Here’s how Ms. Stewart’s experience will affect her company. Although certainly not how she would have preferred it, by serving her time in a federal prison Martha Stewart was tendered a gift — a five-month gift of intense market research — learning how a broad cross section of women lived, and hope to live, their lives.
This research will lead to a repositioning of the Martha Stewart brand — one driven to further build the brand through emotional connections with the market. As reported by the Associated Press in the New York Times:
With barely a break since she was released from a federal women’s prison…on Friday, a beaming [Martha] Stewart told several hundred employees Monday that she’s learned a lot about the country through the cross section of people she met in prison. That’s made her realize that the company she founded…focused too much on the technical aspects of entertaining or cooking in its editorial content, and not enough on why people need to take care of each other.
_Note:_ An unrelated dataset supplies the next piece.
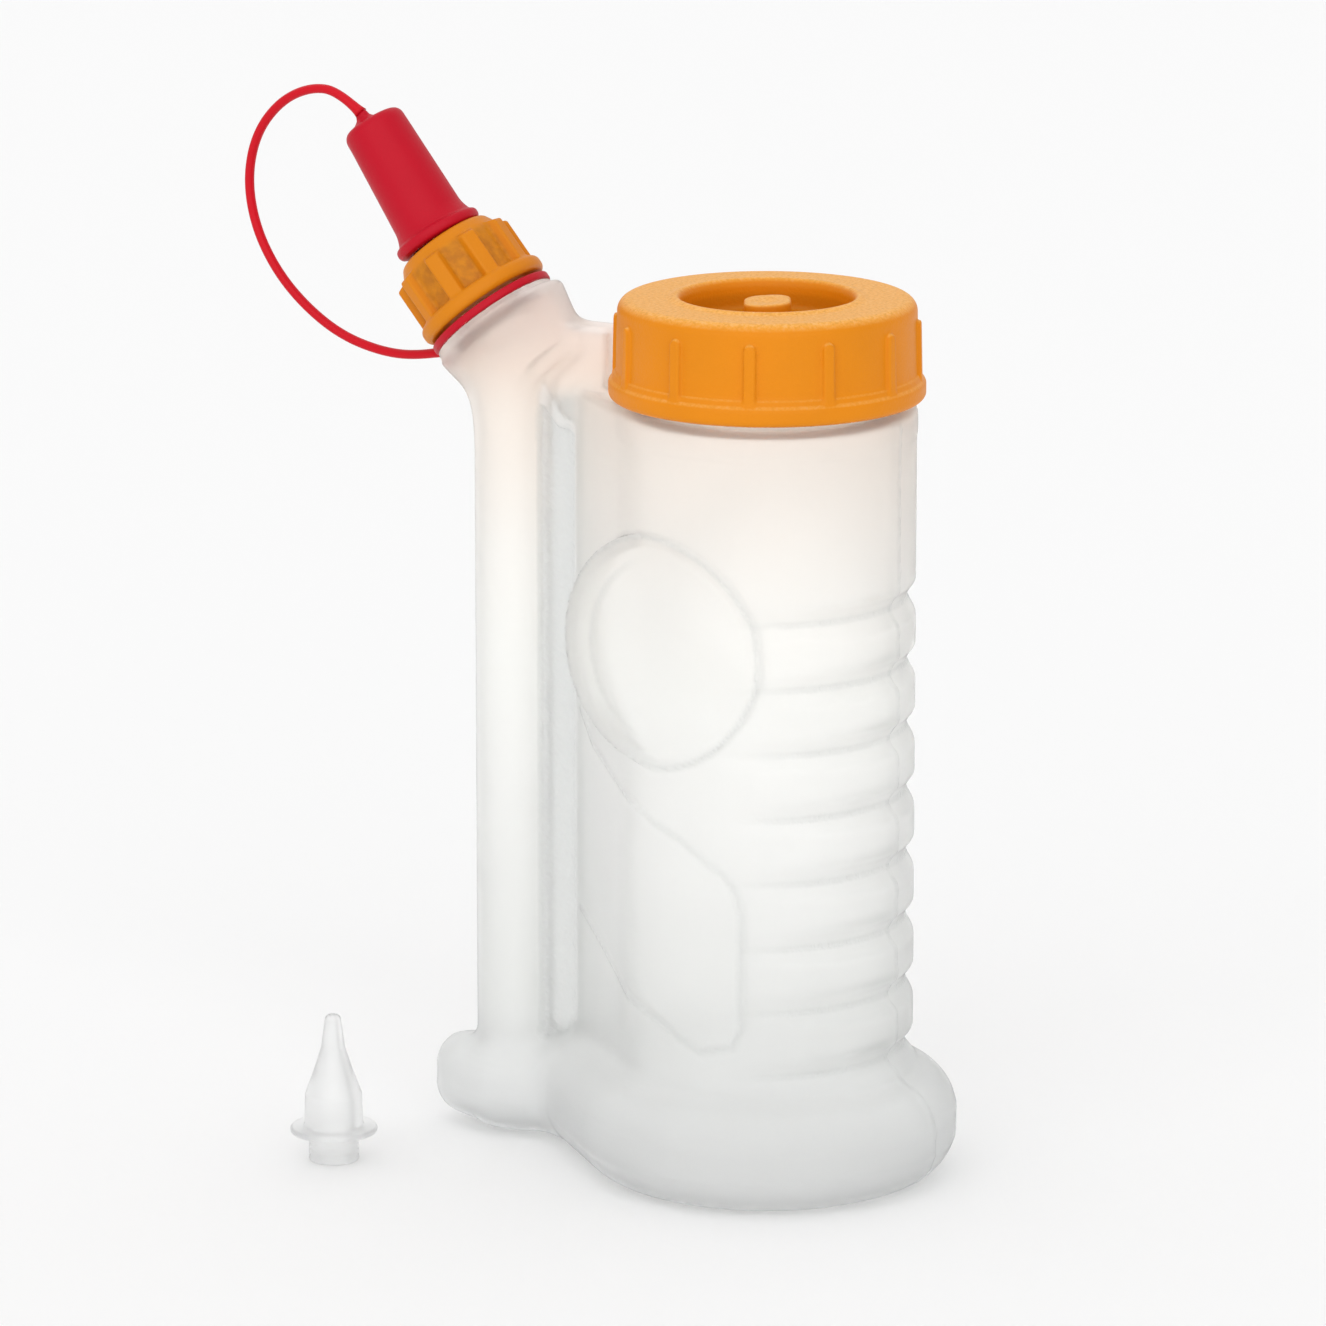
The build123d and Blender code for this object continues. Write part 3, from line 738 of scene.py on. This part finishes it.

Noting a growing need to “preserve meaningful traditions” in a rapidly changing world, Stewart pledged…the company is going to deepen its bond “with the millions who read our publications and watch our television programs. And we’re going to engage and inspire new readers and new viewers for whom these topics may have seemed alien, unfamiliar or even — believe it or not — superficial.”
…Where Martha Stewart Living once focused on functional benefits in its editorial, it is now becoming more aware of the “emotional power of the brand.”
For her company this is powerful brand strategy. The emotional power of a brand is unlocked by identifying how a consumer feels and acts when using or affiliating with a brand, and WHY she feels and acts in that way. These emotional benefits, when connected up with the brand’s key point of difference, lie at the heart of any great brand strategy. This connection elevates a brand to one of contemporary relevance, and separates a brand from those of competitors.
While Martha Stewart cannot rewind the events of the recent past and start over, she can begin anew. With five months of introspection and the equivalent of intense market research into human thoughts and feelings, the company will benefit from Ms. Stewart’s heightened self-awareness of the emotional drivers behind the businesses of MSO.
For Martha Stewart Living Omnimedia, and for Martha Stewart, it’s a good thing.